Dedicou-se aos filmes de género: terror, ficção científica, policiais. Gosta mesmo deste tipo de cinema?

Gosto. São formatos estabelecidos da cultura popular, e por outro lado permitem-nos acrescentar algo de novo. Por exemplo, o "Machine Gun" Kelly era um cobarde. Baseei Fúria Assassina nisso. Transformei o meu protagonista, o gangster número 1 dos EUA, num cobarde!

Revelou realizadores como Coppola, Scorsese, Peter Bogdanovich, James Cameron e Joe Dante, entre outros, que começaram a trabalhar consigo. Como é que os "descobriu"?
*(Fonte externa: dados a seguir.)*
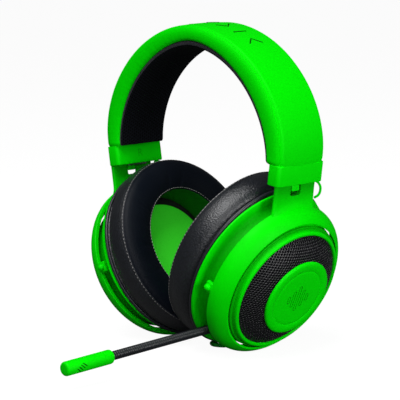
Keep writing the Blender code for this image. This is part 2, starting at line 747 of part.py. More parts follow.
def add_cable(head_frame, floor):
    """The free cable: out of the cup, along the surface, round a coil and to its plug."""
    rear, outward = cable_exit
    relief_end = shell_radius - shell_wall - 1.0 + relief_length
    lying = floor + cable_radius
    leaving = [in_head(rear, -(relief_end + step), outward) for step in (2 * gap, 2.4)]
    run = [tuple(point) for point in leaving] + [
        (19.6, -5.0, lying + 1.5), (17.2, -6.4, lying + 0.15), (14.0, -8.6, lying),
        (10.0, -9.8, lying), (6.6, -8.4, lying), (4.6, -4.4, lying), (3.6, 1.0, lying),
        (3.2, 8.0, lying), (3.0, 18.0, lying), (3.0, 30.0, lying), (3.0, 42.0, lying),
        (2.8, 54.0, lying), (2.2, 62.0, lying), (1.9, 69.0, lying)]
    add_tube("cable_run", run, cable_radius, "cable_green", head_frame, 5.4)

    half_width = coil_width / 2
    profile = [(coil_mean - half_width, 1.8), (coil_mean - half_width + 1.8, 0),
               (coil_mean + half_width - 1.8, 0), (coil_mean + half_width, 1.8),
               (coil_mean + half_width, coil_height - 1.8), (coil_mean + half_width - 1.8, coil_height),
               (coil_mean - half_width + 1.8, coil_height), (coil_mean - half_width, coil_height - 1.8)]
    coil = turned(profile, fine_turn)
    add_piece("cable_coil", coil, "cable_green", head_frame, at(*coil_centre, floor))

    heading = math.radians(plug_heading)
    toward = np.array([math.cos(heading), math.sin(heading), 0.0])
    rear_end = np.array([*plug_rear, floor + plug_radius])
    lead_in = [rear_end - toward * (gap + step) for step in (4.0, 0.0)]
    tail = [(-20.4, 92.7, lying), (-27.2, 92.7, lying), (-33.6, 90.8, lying + 0.5),
            (-37.6, 87.6, lying + 1.3)] + [tuple(point) for point in lead_in]
    add_tube("cable_tail", tail, cable_radius, "cable_green", head_frame, 5.4)

    plug_frame = add_frame("plug_axis", head_frame,
                           at(*rear_end) @ turn(plug_heading, "Z") @ turn(90, "Y"))
    socket = contact_radius + gap
    grip = turned([(0, 0), (cable_radius + 0.5, 0), (plug_radius - 0.6, 5.0), (plug_radius, 7.0),
                   (plug_radius, plug_length - 0.4), (plug_radius - 0.2, plug_length),
                   (socket, plug_length), (socket, plug_length - 2.0), (0, plug_length - 2.0)], 16)
    add_piece("plug_grip", grip, "black_plastic", plug_frame)
    start = plug_length - 2.0 + gap
    end = plug_length + contact_length
    contact = turned([(0, start), (contact_radius, start), (contact_radius, end - 3.4),
                      (contact_radius - 0.6, end - 2.8), (contact_radius - 0.1, end - 1.6),
                      (contact_radius - 1.2, end), (0, end)], 16)
    add_piece("plug_contact", contact, "gold", plug_frame)


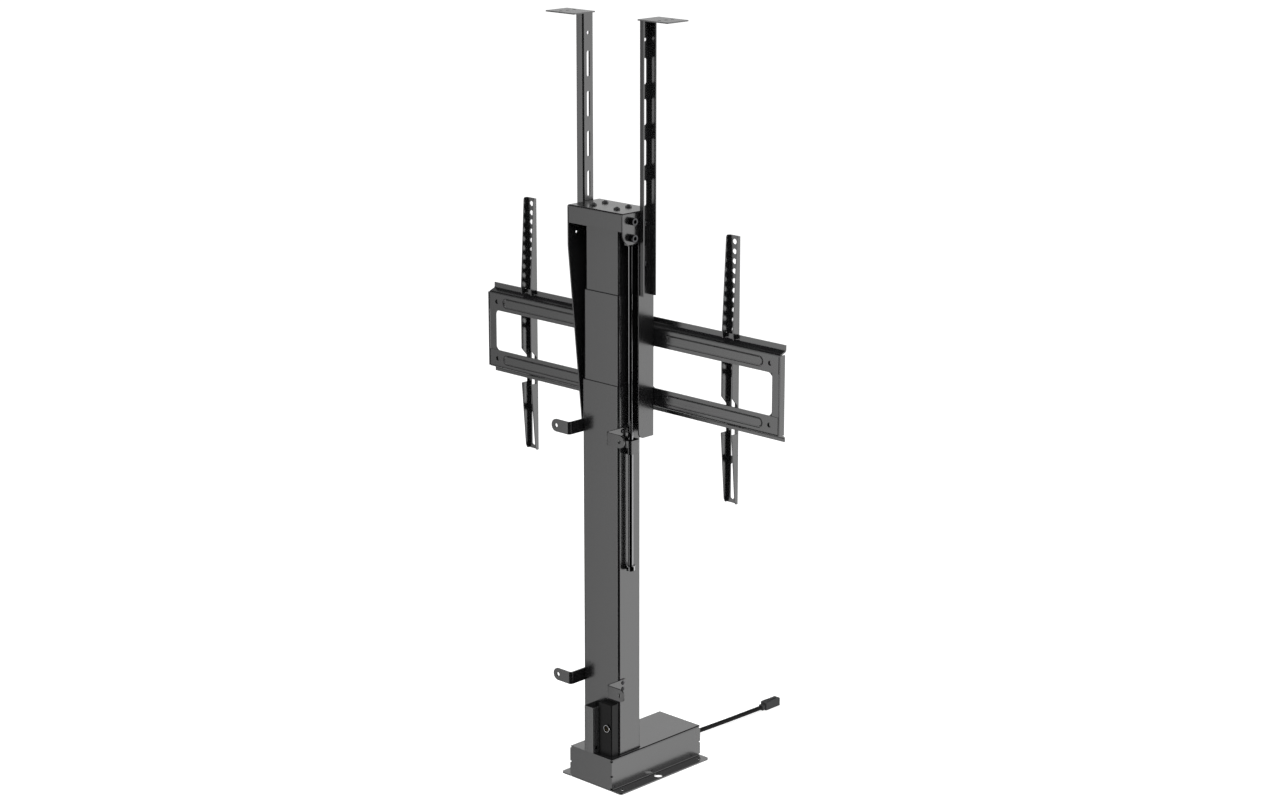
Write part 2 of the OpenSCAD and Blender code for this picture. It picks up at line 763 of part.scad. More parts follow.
// Moulded strain relief, its neck through the end plate and a collar inside
module cable_gland() color(black_plastic) {
    bar_y([cable_x, -base_front - eps, cable_exit_z], gland_neck_r, sheet + 2);
    bar_y([cable_x, -base_front + sheet, cable_exit_z], cable_r + 4, 2);
    translate([cable_x, -base_front, cable_exit_z]) rotate([90, 0, 0])
        cylinder(r1 = cable_r + 3.5, r2 = cable_r + 1.2, h = gland_len);
}

// One tube swept along the cable's route, eight sides, a ring at each point
function route_dir(i) = let (n = len(cable_route) - 1)
    unit(cable_route[min(i + 1, n)] - cable_route[max(i - 1, 0)]);
function ring(i, sides) =
    let (d = i == 0 || i == len(cable_route) - 1 ? [0, -1, 0] : route_dir(i),
        u = unit(cross(d, [0, 0, 1])), v = cross(u, d))
    [for (k = [0 : sides - 1]) let (a = 360 * (k + 0.5) / sides)
        cable_route[i] + cable_r * (cos(a) * u + sin(a) * v)];
module cable() color(black_plastic) {
    sides = 8;
    rings = len(cable_route);
    polyhedron(points = [for (i = [0 : rings - 1]) each ring(i, sides)],
        faces = concat([[for (k = [0 : sides - 1]) k]],
            [for (i = [0 : rings - 2], k = [0 : sides - 1]) each
                let (a = i * sides + k, b = i * sides + (k + 1) % sides)
                [[a, a + sides, b], [b, a + sides, b + sides]]],
            [[for (k = [sides - 1 : -1 : 0]) (rings - 1) * sides + k]]));
}

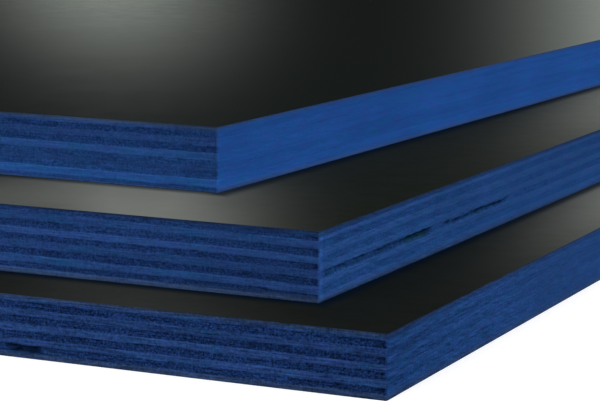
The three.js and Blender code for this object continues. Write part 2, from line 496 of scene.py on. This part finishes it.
# Its colours: by the paint's thickness, tinted in patches, on open end grain, rubbed at the arrises,
# and in a hollow that is painted, shows raw wood, or is an empty gap
THICK_PAINT = (0.0140, 0.0725, 0.295, 1)
THIN_PAINT = (0.0180, 0.0745, 0.250, 1)
THINNEST_PAINT = (0.0235, 0.0635, 0.212, 1)
WARM_TINT = (0.0255, 0.0580, 0.250, 1)
GREEN_TINT = (0.0100, 0.0820, 0.230, 1)
IN_PORES = (0.0045, 0.0125, 0.055, 1)
BETWEEN_PORES = (0.0145, 0.046, 0.173, 1)
RUBBED_PAINT = (0.036, 0.068, 0.155, 1)
HOLLOW_PAINT = (0.0065, 0.026, 0.075, 1)
HOLLOW_WOOD = (0.0110, 0.070, 0.095, 1)
HOLLOW_GAP = (0.0118, 0.037, 0.114, 1)

# Its surface: how dull it is where painted and on open end grain, and how high its fine bump stands
SEALER_ROUGHNESS = (0.55, 0.85)
SEALER_GLOSS = 0.005
SEALER_BUMP = 0.12


def sealer_colour(tree, value, pores):
    """The paint's own colour. Where it is thin, the wood's warm colour comes through. Open end grain
    is darker, with pores that the paint hasn't filled. The arrises are rubbed and pale. A hollow is
    dark, greener where raw wood shows at its deepest, and greyer where the paint is thinnest."""
    tint = lumps(tree, TINT_SIZE, detail=1.0)
    paint = mix_colour(tree, remap(tree, value["thin_paint"], 0, 0.5, 0, 1), THICK_PAINT, THIN_PAINT)
    paint = mix_colour(tree, remap(tree, value["thin_paint"], 0.5, 1, 0, 1), paint, THINNEST_PAINT)
    paint = mix_colour(tree, remap(tree, tint, 0.5, 0.75, 0, 0.5), paint, WARM_TINT)
    paint = mix_colour(tree, remap(tree, tint, 0.5, 0.25, 0, 0.5), paint, GREEN_TINT)
    porous = mix_colour(tree, remap(tree, pores, 0.38, 0.62, 0, 1), IN_PORES, BETWEEN_PORES)
    deep = mix_colour(tree, remap(tree, value["hollow"], 0.85, 1.0, 0, 1), HOLLOW_PAINT, HOLLOW_WOOD)
    deep = mix_colour(tree, remap(tree, value["thin_paint"], 0.6, 1.0, 0, 1), deep, HOLLOW_GAP)
    colour = mix_colour(tree, value["open_grain"], paint, porous)
    colour = mix_colour(tree, value["bare_edge"], colour, RUBBED_PAINT)
    return mix_colour(tree, value["hollow"], colour, deep)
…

O Francis foi na Escola de Cinema da Universidade de Los Angeles. Precisava de um montador, fui falar com finalistas do curso de cinema e ele pareceu-me o mais inteligente. O Peter Bogdanovich foi contratado para fazer Alvos porque filmava depressa. O Scorsese não tinha sido meu assistente, mas era muito bom. E recomendou-me várias pessoas da Escola de Cinema da Universidade de Nova Iorque, como o Jonathan Kaplan, o Joe Dante, o Allan Arkush e o Jonathan Demme, que foram todos meus assistentes de realização. O Ron Howard trabalhou primeiro para mim como actor e depois como realizador. E escolhi o James Cameron porque vi que ele era muito bom nos efeitos especiais.

O cinema americano vive cada vez mais de continuações. Mas você, mesmo estando no negócio dos filmes baratos e rápidos, nunca fez nenhuma. Porquê?

Fiz só um remake de Piranha. Nesse tempo, quando um filme era um sucesso, não se fazia uma parte II, rodava-se um filme parecido com um título diferente. Quando produzi A Corrida da Morte do Ano 2000, que teve um sucesso enorme, fiz logo outro filme igual com o David Carradine, mas chamei-lhe Corrida Mortal.

Continua a produzir filmes. Não quer reformar-se?

Não, só abrandar o ritmo. Agora vou para a Bulgária supervisionar Cyclops, um filme de monstros da mitologia grega.

Não realiza desde Frankenstein Unbound, de 1990. Não pensa voltar a filmar?

Não, os anos já pesam e é muito cansativo. Há um realizador português que tem quase 100 anos e ainda filma, como é que ele se chama?

Manoel de Oliveira.

Extraordinário! Só posso ter respeito e admiração por ele!